# Cold weather shoes for wide feet?



## FasterStronger (Jun 6, 2014)

It is getting cild out here already and I ride outside until it is about 3-4 degrees celsius above zero - what are your recommendations for cold weather shoes for wide feet.
I currently wear shimano R106 if that helps at all.


----------



## Jay Strongbow (May 8, 2010)

Lake makes some really good cold weather shoes (although I would think overkill at above freezing unless you're really sensitive to cold).
I know they make wide sizes for many of their models but not sure specifically about the cold weather specific shoes.


----------



## pmf (Feb 23, 2004)

Good Gawd ... where do you live? 

Most winter shoes are pretty roomy.
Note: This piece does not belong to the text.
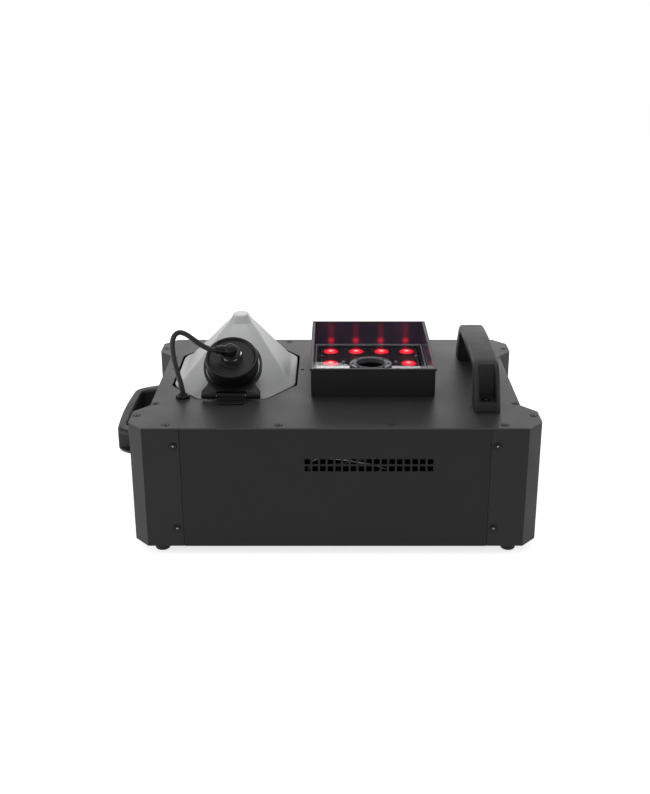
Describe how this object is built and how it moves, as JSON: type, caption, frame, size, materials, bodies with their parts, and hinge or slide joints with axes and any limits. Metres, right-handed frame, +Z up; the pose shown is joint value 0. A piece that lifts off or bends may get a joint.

I buy Shimano shoes in the wide size and my Sidi winter shoes are very roomy. Buy a half size larger. You want to have room for your feet to move around, otherwise they get cold fast. I thin sock and room is better than a thick sock and no room.


----------



## xxl (Mar 19, 2002)

FWIW, I have very wide feet, and the Lakes in "wide" sizes seem wider than Sidi winter shoes.

I have Sidis, but I sized up a couple of sizes. As others have said, you'll want extra room for socks.


----------



## bmach (Apr 13, 2011)

Have looked into covers for the shoes you have now?


----------